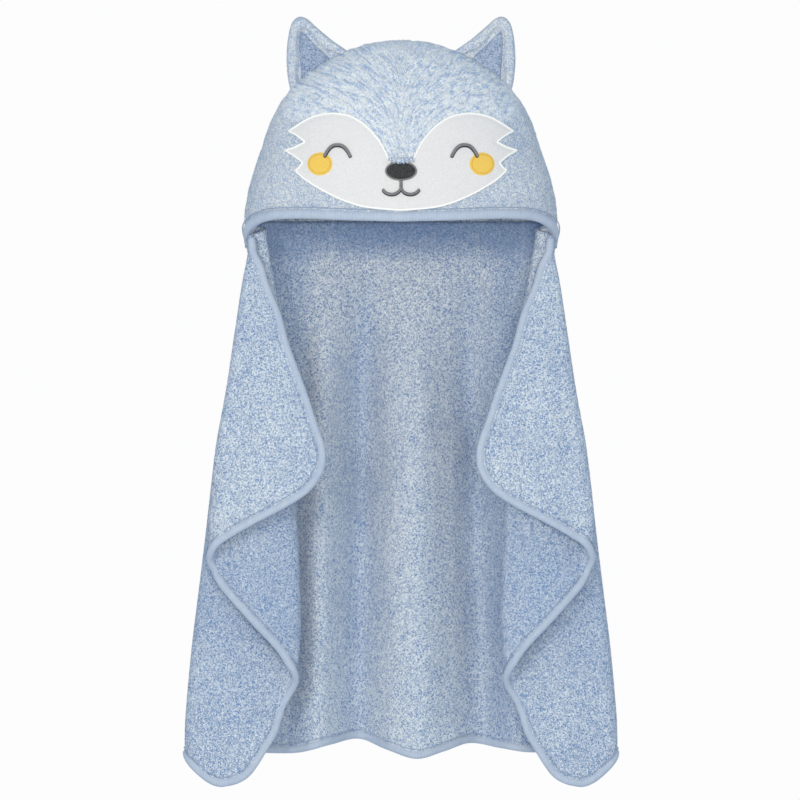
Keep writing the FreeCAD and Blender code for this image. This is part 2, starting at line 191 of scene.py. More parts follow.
def lengths_along(line: list[Vector]) -> list[float]:
    """How far along a line each of its points is.

    Args:
        line: the line's points.

    Returns:
        One length a point, from 0.
    """
    lengths = [0.0]
    for a, b in zip(line, line[1:]):
        lengths.append(lengths[-1] + (b - a).length)
    return lengths


def stations(line: list[Vector], step: float, closed: bool = False) -> list[tuple[int, float]]:
    """Places evenly spaced along a line.

    Args:
        line: the line's points.
        step: about how far apart the places are.
        closed: whether the last point is the first one again, and so isn't wanted twice.

    Returns:
        For each place the point before it, and the share of the way from that to the next.
    """
    lengths = lengths_along(line)
    total = lengths[-1]
    count = max(2, round(total / step))
    out, at = [], 0
    for i in range(count + (0 if closed else 1)):
        want = total * i / count
        while at < len(lengths) - 2 and lengths[at + 1] < want:
            at += 1
        width = lengths[at + 1] - lengths[at]
        share = (want - lengths[at]) / width if width else 0.0
        out.append((at, min(1.0, share)))
    return out


def spaced(line: list[Vector], step: float, closed: bool = False) -> list[Vector]:
    """The same line with its points evenly spaced, about a step apart."""
    return [line[i].lerp(line[i + 1], share) for i, share in stations(line, step, closed)]


def even(
    points: list[Vector], normals: list[Vector], step: float
) -> tuple[list[Vector], list[Vector]]:
    """Points and their normals, spaced evenly along the line.

    Args:
        points: the line's points.
        normals: the direction at each.
        step: about how far apart the new points are.

    Returns:
        The new points and their normals.
    """
    spots, facing = [], []
    for i, share in stations(points, step):
        spots.append(points[i].lerp(points[i + 1], share))
        facing.append(normals[i].lerp(normals[i + 1], share).normalized())
    return spots, facing


def resampled(values: list[Vector], count: int) -> list[Vector]:
    """Directions spread evenly over a new count.

    Args:
        values: the directions.
        count: how many are wanted.

    Returns:
        The new directions, each of length 1.
    """
    last = len(values) - 1
    out = []
    for i in range(count):
        at = i * last / (count - 1)
        low = min(int(at), last - 1)
        out.append(values[low].lerp(values[low + 1], at - low).normalized())
    return out


# ------------------------------------------------------------------ finishes


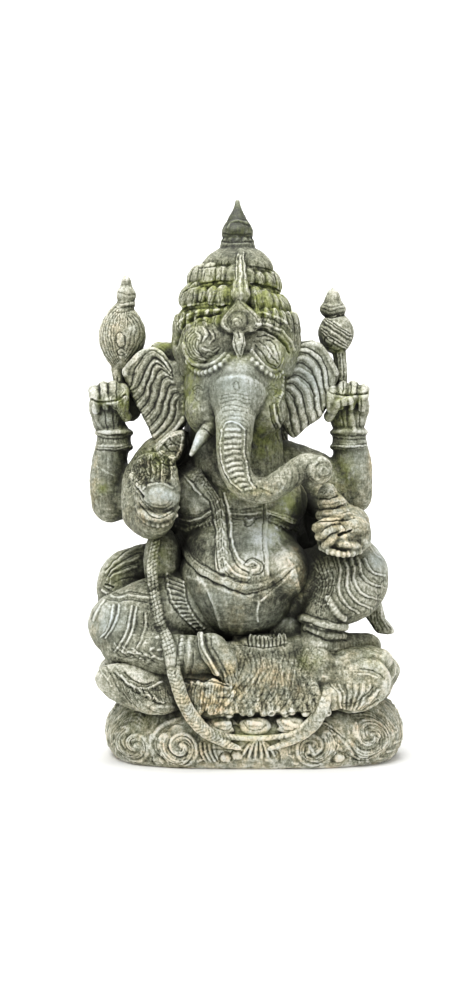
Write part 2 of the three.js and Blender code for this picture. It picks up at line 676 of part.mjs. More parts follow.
function geometryOf(manifold) {
  const { vertProperties, triVerts } = manifold.getMesh();
  const corners = [];
  for (let i = 0; i < vertProperties.length; i += 3) {
    corners.push(new THREE.Vector3().fromArray(vertProperties, i));
  }
  const triangles = [];
  for (let i = 0; i < triVerts.length; i += 3) triangles.push([...triVerts.slice(i, i + 3)]);
  const faces = thinned(corners, triangles, THINNING.faces);
  const geometry = new THREE.BufferGeometry().setFromPoints(corners);
  geometry.setIndex(faces.flat());
  const bare = mergeVertices(geometry.toNonIndexed(), 1e-4);
  bare.computeBoundingBox();
  const middle = bare.boundingBox.getCenter(new THREE.Vector3());
  bare.translate(-middle.x, -middle.y, -bare.boundingBox.min.z);
  bare.computeVertexNormals();
  return bare;
}

const stone = new THREE.MeshStandardMaterial({
  color: STONE_COLOUR,
  roughness: STONE_ROUGHNESS,
  metalness: 0,
});
const ganesha = new THREE.Mesh(geometryOf(statue()), stone);
ganesha.name = "ganesha_statue";

const group = new THREE.Group();
group.add(ganesha);

export default group;
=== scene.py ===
# Ganesha carved from one block of grey-green stone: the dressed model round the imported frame.
import math
import bmesh
import bpy
import numpy as np
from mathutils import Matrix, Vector
from mathutils.bvhtree import BVHTree


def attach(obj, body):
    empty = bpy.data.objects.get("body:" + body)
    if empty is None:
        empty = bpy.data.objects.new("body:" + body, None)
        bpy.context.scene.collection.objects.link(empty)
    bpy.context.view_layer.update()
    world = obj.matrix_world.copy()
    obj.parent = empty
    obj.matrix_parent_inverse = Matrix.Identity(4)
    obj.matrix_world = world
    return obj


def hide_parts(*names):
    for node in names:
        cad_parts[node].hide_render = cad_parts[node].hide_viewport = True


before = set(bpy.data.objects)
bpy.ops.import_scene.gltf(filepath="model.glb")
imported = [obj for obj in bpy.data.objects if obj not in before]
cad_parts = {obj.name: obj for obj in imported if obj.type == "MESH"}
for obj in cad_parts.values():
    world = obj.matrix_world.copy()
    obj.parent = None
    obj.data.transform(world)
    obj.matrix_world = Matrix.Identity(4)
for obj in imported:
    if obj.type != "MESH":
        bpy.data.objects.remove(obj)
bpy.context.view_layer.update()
mm = 0.001

# Places are (across, up, depth) in millimetres. Across and up are read on the plane depth = 0 as seen
# from the sight point, which is also where the camera stands.
sight = {"across": -23.0, "up": 448.0, "distance": 2800.0, "seenUp": 475.0}
figureShift = np.array([-4.08, -4.33, 0.0])
frontWay = np.array([0.0, -1.0, 0.0])
upWay = np.array([0.0, 0.0, 1.0])


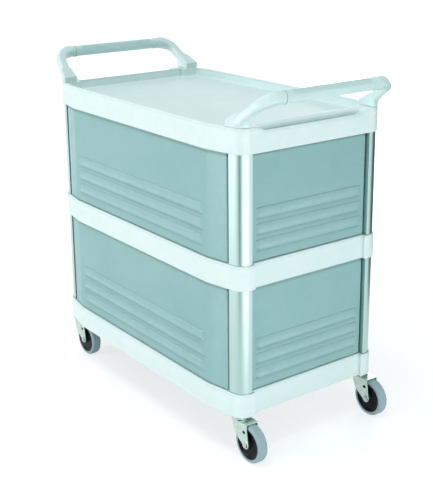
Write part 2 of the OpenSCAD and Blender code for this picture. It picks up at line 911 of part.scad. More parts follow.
// Wheel body: a bore on the sleeve, two dished faces and a rim for the tyre
module caster_wheel(i) {
    r = hub_d / 2;
    w = wheel_w / 2;
    color("#1c1e20") at_caster(i) translate([trail, 0, wheel_r]) rotate([90, 0, 0]) rotate_extrude($fn = 96)
        polygon([
            [sleeve_d / 2 + run_clear, w + wheel_gap - 0.5], [sleeve_d / 2 + 5, w + wheel_gap - 0.5],
            [sleeve_d / 2 + 8, w - 3], [r - 9, w - 3], [r - 5, w - 0.5], [r - 1, w - 0.5], [r - 1, w - 3],
            [r - 5, w - 6], [r - 5, 6 - w], [r - 1, 3 - w],
            [r - 1, 0.5 - w], [r - 5, 0.5 - w], [r - 9, 3 - w], [sleeve_d / 2 + 8, 3 - w],
            [sleeve_d / 2 + 5, 0.5 - w - wheel_gap], [sleeve_d / 2 + run_clear, 0.5 - w - wheel_gap],
        ]);
}

// Tyre with rounded shoulders, keyed into the rim of the wheel body
module caster_tyre(i) {
    r = hub_d / 2;
    w = wheel_w / 2;
    color("lightslategray") at_caster(i) translate([trail, 0, wheel_r]) rotate([90, 0, 0])
        rotate_extrude($fn = 96) {
            translate([r - 5 + seat_clear, 7 - w]) square([5, 2 * w - 14]);
            intersection() {
                translate([r - 1 + seat_clear, -w]) square([wheel_r, 2 * w]);
                translate([wheel_r - w, 0]) round_rect(2 * w, 2 * w, 6);
            }
        }
}

module at_caster(i) {
    translate([corner_signs[i][0] * swivel_x, corner_signs[i][1] * swivel_y, 0]) children();
}

top_shelf();
middle_shelf();
bottom_shelf();
upright_at(0);  // upright_front_right
upright_at(1);  // upright_back_right
upright_at(2);  // upright_front_left
upright_at(3);  // upright_back_left
front_panel(1);  // front_panel_upper
front_panel(0);  // front_panel_lower
end_panel(1, 1);  // right_panel_upper
end_panel(0, 1);  // right_panel_lower
end_panel(1, -1);  // left_panel_upper
end_panel(0, -1);  // left_panel_lower
handle(1);  // handle_right
handle(-1);  // handle_left
grip(1);  // grip_right
grip(-1);  // grip_left
handle_screws();
upright_screws();
caster_stem(0);  // caster_front_right_stem
caster_race(0);  // caster_front_right_race
caster_balls(0);  // caster_front_right_balls
caster_fork(0);  // caster_front_right_fork
caster_axle(0);  // caster_front_right_axle
caster_sleeve(0);  // caster_front_right_sleeve
caster_wheel(0);  // caster_front_right_wheel
caster_tyre(0);  // caster_front_right_tyre
caster_nut(0);  // caster_front_right_nut
caster_stem(1);  // caster_back_right_stem
caster_race(1);  // caster_back_right_race
caster_balls(1);  // caster_back_right_balls
caster_fork(1);  // caster_back_right_fork
caster_axle(1);  // caster_back_right_axle
caster_sleeve(1);  // caster_back_right_sleeve
caster_wheel(1);  // caster_back_right_wheel
caster_tyre(1);  // caster_back_right_tyre
caster_nut(1);  // caster_back_right_nut
caster_stem(2);  // caster_front_left_stem
caster_race(2);  // caster_front_left_race
caster_balls(2);  // caster_front_left_balls
caster_fork(2);  // caster_front_left_fork
caster_axle(2);  // caster_front_left_axle
caster_sleeve(2);  // caster_front_left_sleeve
caster_wheel(2);  // caster_front_left_wheel
caster_tyre(2);  // caster_front_left_tyre
caster_nut(2);  // caster_front_left_nut
caster_stem(3);  // caster_back_left_stem
caster_race(3);  // caster_back_left_race
caster_balls(3);  // caster_back_left_balls
caster_fork(3);  // caster_back_left_fork
caster_axle(3);  // caster_back_left_axle
caster_sleeve(3);  // caster_back_left_sleeve
caster_wheel(3);  // caster_back_left_wheel
caster_tyre(3);  // caster_back_left_tyre
caster_nut(3);  // caster_back_left_nut
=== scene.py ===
# %% [markdown]
# # A three-shelf service cart
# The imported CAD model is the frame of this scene. It holds 55 separate parts at
# their real places, in metres. Here the parts get the soft edges, the grain and
# the finishes that a maker would see on the bench, and nothing changes size.

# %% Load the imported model
import math
import bmesh
import bpy
from mathutils import Matrix, Vector
from mathutils.bvhtree import BVHTree
from mathutils.kdtree import KDTree


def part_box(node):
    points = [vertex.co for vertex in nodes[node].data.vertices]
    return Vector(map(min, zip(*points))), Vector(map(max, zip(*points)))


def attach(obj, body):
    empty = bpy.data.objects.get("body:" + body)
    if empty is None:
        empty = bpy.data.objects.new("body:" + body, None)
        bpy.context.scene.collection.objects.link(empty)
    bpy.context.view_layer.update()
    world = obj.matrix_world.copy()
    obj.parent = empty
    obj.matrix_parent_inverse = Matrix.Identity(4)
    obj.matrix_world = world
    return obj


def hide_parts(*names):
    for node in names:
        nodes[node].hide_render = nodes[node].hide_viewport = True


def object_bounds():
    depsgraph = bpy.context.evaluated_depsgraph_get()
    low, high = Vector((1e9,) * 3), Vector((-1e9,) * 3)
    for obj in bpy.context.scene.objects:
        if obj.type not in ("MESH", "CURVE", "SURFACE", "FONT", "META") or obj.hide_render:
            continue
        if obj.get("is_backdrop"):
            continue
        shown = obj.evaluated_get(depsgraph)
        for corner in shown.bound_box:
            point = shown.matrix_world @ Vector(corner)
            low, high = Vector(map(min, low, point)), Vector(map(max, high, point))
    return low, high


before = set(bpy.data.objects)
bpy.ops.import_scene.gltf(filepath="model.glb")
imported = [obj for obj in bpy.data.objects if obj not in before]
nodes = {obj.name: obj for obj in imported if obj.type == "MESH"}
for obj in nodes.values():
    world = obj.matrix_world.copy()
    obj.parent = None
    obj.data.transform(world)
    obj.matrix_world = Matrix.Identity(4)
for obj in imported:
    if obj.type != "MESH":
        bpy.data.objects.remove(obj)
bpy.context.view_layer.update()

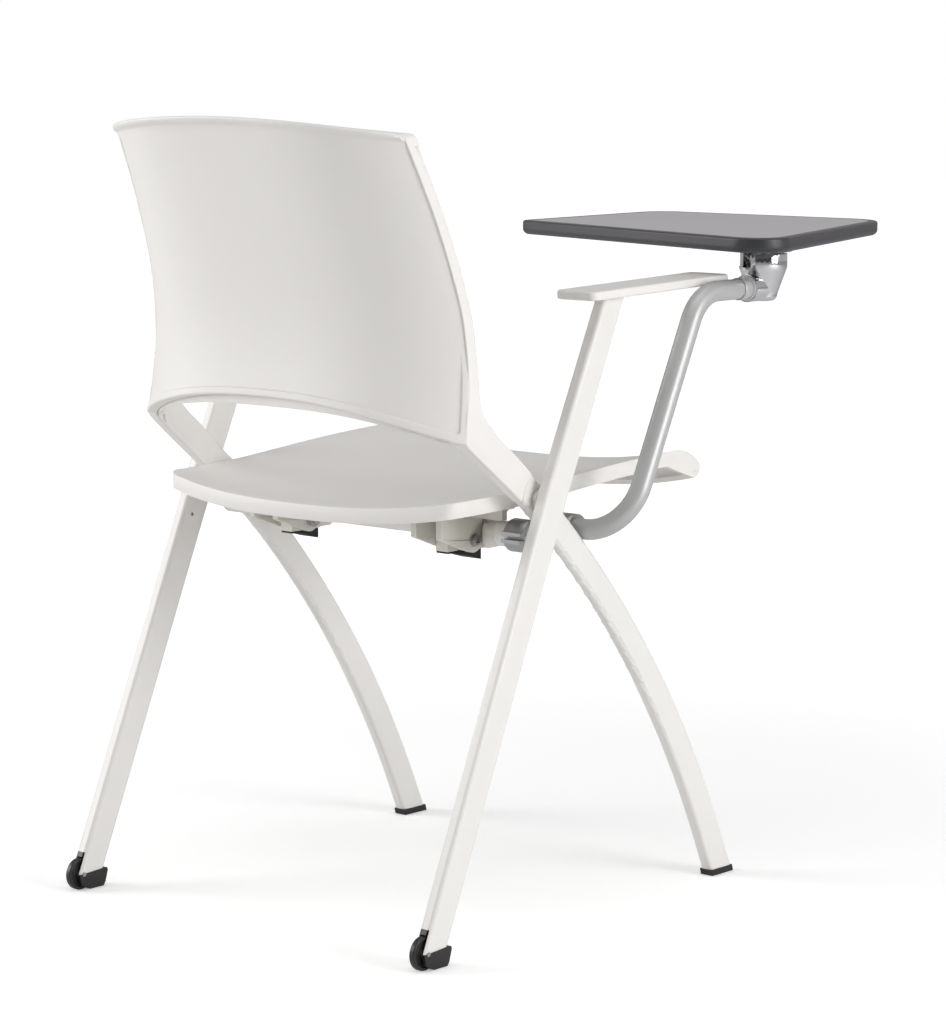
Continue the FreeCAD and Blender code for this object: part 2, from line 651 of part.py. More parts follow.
def seat_bracket():
    """Left fixed casting: knuckle round the pivot, neck in front of it and a flare to the side tube."""
    neck = slab(
        KNUCKLE_IN, NECK_END - KNUCKLE_IN, (NECK_FRONT, NECK_BOTTOM), (NECK_REAR, NECK_BOTTOM),
        (NECK_REAR, NECK_TOP), (NECK_FRONT, NECK_TOP),
    )
    neck = neck.makeFillet(6.0, [e for e in neck.Edges if abs(e.Vertexes[0].X - e.Vertexes[1].X) > 1])
    r = KNUCKLE_RADIUS
    knuckle = slab(
        KNUCKLE_IN, KNUCKLE_WIDTH,
        (NECK_FRONT + 6, NECK_TOP - 1), (NECK_REAR - 3, NECK_TOP - 1), (PIVOT_Y - 4, PIVOT_Z + r - 0.7),
        ((PIVOT_Y + r, PIVOT_Z), (PIVOT_Y + 3, PIVOT_Z - r)), (NECK_REAR, NECK_BOTTOM - 1),
        (NECK_FRONT + 6, NECK_BOTTOM + 1),
    )
    tail = slab(
        KNUCKLE_IN, TAIL_WIDTH, (PIVOT_Y, TAIL_TOP), (TAIL_REAR, TAIL_TOP), (TAIL_REAR, PIVOT_Z - r),
        (PIVOT_Y, PIVOT_Z - r),
    )
    knuckle = knuckle.fuse(tail)
    top = round_box_wire(NECK_END, NECK_FRONT, NECK_REAR, NECK_BOTTOM, NECK_TOP, 6.0)
    half = SIDE_TUBE_DIAMETER / 2
    middle = round_box_wire(
        NECK_END + 0.55 * FLARE_LENGTH, NECK_FRONT + 24, NECK_REAR + 24,
        SIDE_TUBE_Z - half - 2.5, NECK_TOP, 11.0,
    )
    end = round_box_wire(
        FLARE_END, SIDE_TUBE_Y - half, SIDE_TUBE_Y + half, SIDE_TUBE_Z - half, SIDE_TUBE_Z + half, half - 0.05,
    )
    flare = Part.makeLoft([top, middle, end], True, False)
    casting = neck.fuse(knuckle).fuse(flare)
    bore = rod(PIVOT_BOLT + 2 * BUSH_WALL, V(KNUCKLE_IN - 5, PIVOT_Y, PIVOT_Z), V(KNUCKLE_OUT + 1, PIVOT_Y, PIVOT_Z))
    socket = rod(CROSS_TUBE_DIAMETER, V(KNUCKLE_IN - 1, CROSS_Y, CROSS_Z), V(KNUCKLE_IN + 14, CROSS_Y, CROSS_Z))
    return casting.cut(bore).cut(socket)


def cheek(x):
    """Side plate of the moving hinge from x: round at the pivot, its lower edge rising to the rear."""
    r = CHEEK_RADIUS
    top = HINGE_PLATE_Z - HINGE_PLATE
    return slab(
        x, CHEEK, (PIVOT_Y - r, top), (PIVOT_Y - r, PIVOT_Z),
        ((PIVOT_Y - 0.71 * r, PIVOT_Z - 0.71 * r), (PIVOT_Y, PIVOT_Z - r)),
        ((PIVOT_Y + 0.21 * r, PIVOT_Z - 0.978 * r), (PIVOT_Y + 0.4 * r, PIVOT_Z - 0.917 * r)),
        (CHEEK_REAR - 0.8, PIVOT_Z + 5.0), (CHEEK_REAR, PIVOT_Z + 6.5), (CHEEK_REAR, top),
    )


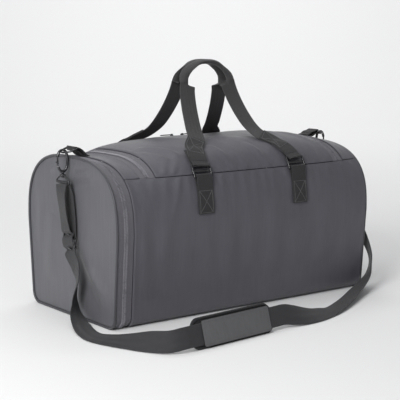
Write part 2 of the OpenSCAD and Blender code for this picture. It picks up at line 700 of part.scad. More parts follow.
// Shoulder pad: cushioned base behind the strap and a cover in front of it
module pad_slab(off, t, w, l) {
    out = cross(pad_dir, pad_up);
    ends = [[-0.5, 0.86], [-0.47, 0.94], [-0.42, 1], [0, 1], [0.42, 1], [0.47, 0.94], [0.5, 0.86]];
    path = [for (e = ends) pad_mid + e[0] * l * pad_dir + off * out];
    ribbon(path, [for (e = ends) pad_up], [for (e = ends) [e[1] * w / 2, t / 2]]);
}
strap_slot = strap_t / 2 + 0.5;
module pad_base() {
    color(webbing) pad_slab(-(strap_slot + pad_base_t / 2), pad_base_t, pad_w, pad_l);
}
module pad_cover() {
    color(fabric) pad_slab(strap_slot + pad_cover_t / 2, pad_cover_t, pad_w - 6, pad_l * 0.9);
}

bottom_panel();
base_board();
front_panel();
rear_panel();
left_end_panel();
right_end_panel();
divider_panel();
top_band_left();
top_band_right();
top_strip_rear();
end_zip_tape_outer();
end_zip_tape_inner();
end_zip_coil();
end_zip_slider();
end_zip_pull();
left_piping();
right_piping();
body_zip_tape();
body_zip_coil();
lid_panel();
lid_zip_tape();
lid_zip_coil();
lid_zip_slider_left();
lid_zip_slider_right();
lid_zip_pull_left();
lid_zip_pull_right();
front_tab_left();
front_tab_right();
rear_tab_left();
rear_tab_right();
buckle("front", "left");  // front_buckle_left
buckle("front", "right");  // front_buckle_right
buckle("rear", "left");  // rear_buckle_left
buckle("rear", "right");  // rear_buckle_right
front_handle();
rear_handle();
ring_tab("left");  // ring_tab_left
ring_tab("right");  // ring_tab_right
d_ring("left");  // d_ring_left
d_ring("right");  // d_ring_right
snap_hook("left");  // snap_hook_left
snap_hook("right");  // snap_hook_right
hook_gate("left");  // hook_gate_left
hook_gate("right");  // hook_gate_right
gate_pin("left");  // gate_pin_left
gate_pin("right");  // gate_pin_right
strap_eye("left");  // strap_eye_left
strap_eye("right");  // strap_eye_right
strap_adjuster();
strap_webbing();
strap_return_left();
strap_end_right();
pad_base();
pad_cover();
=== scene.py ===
"""Looks of the soft duffel bag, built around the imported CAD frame.

Lengths in this script are in millimetres, in the frame of the CAD part, and each mesh is
scaled to metres as it is made. The bag's skin follows the same section as the CAD part.
"""
import math

import bmesh
import bpy
import numpy as np
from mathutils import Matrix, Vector


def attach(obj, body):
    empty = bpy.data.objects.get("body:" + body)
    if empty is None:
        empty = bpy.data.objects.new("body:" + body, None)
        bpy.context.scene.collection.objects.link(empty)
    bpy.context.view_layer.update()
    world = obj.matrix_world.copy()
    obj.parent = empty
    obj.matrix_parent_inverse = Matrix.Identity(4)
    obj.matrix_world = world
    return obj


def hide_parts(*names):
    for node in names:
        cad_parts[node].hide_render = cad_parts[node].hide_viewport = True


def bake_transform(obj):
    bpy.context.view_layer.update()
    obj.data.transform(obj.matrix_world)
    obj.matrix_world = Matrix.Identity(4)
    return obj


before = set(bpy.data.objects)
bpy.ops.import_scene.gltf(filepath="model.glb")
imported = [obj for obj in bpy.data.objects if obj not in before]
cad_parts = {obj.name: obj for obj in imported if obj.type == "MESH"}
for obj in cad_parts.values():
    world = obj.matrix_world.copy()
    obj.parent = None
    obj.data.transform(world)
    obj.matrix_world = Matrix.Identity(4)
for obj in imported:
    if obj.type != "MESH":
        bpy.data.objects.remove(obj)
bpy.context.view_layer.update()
MM = 0.001
ALONG_X, ALONG_Y = np.array([1.0, 0, 0]), np.array([0, 1.0, 0])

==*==

* Exercise task: The lines from the start of the entries above through the line containing "along a line." are the ones to return, please; copy them exactly and include both ends.

* Reply:
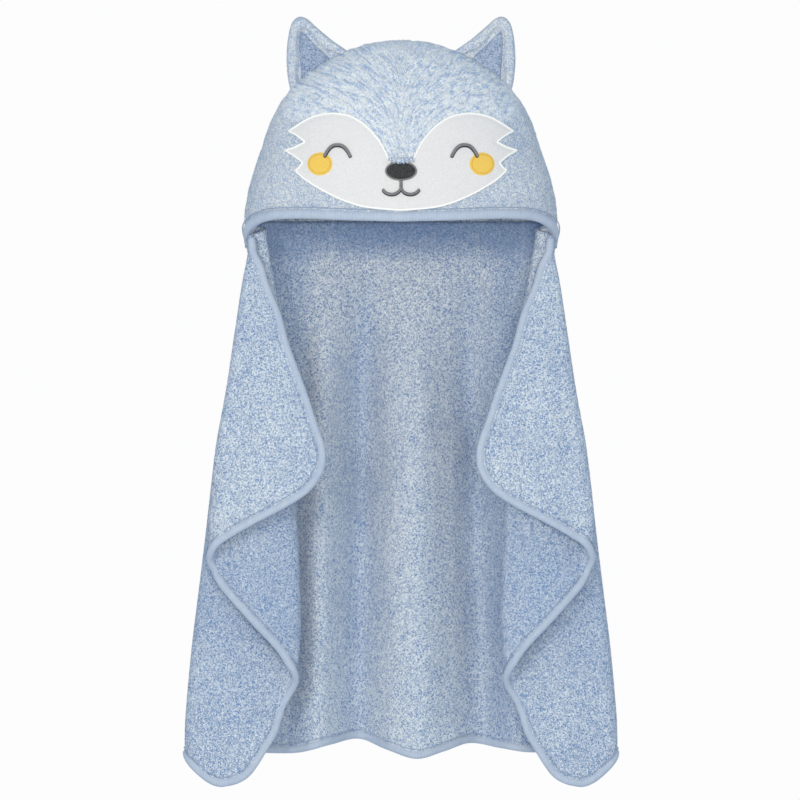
Keep writing the FreeCAD and Blender code for this image. This is part 2, starting at line 191 of scene.py. More parts follow.
def lengths_along(line: list[Vector]) -> list[float]:
    """How far along a line each of its points is.

    Args:
        line: the line's points.

    Returns:
        One length a point, from 0.
    """
    lengths = [0.0]
    for a, b in zip(line, line[1:]):
        lengths.append(lengths[-1] + (b - a).length)
    return lengths


def stations(line: list[Vector], step: float, closed: bool = False) -> list[tuple[int, float]]:
    """Places evenly spaced along a line.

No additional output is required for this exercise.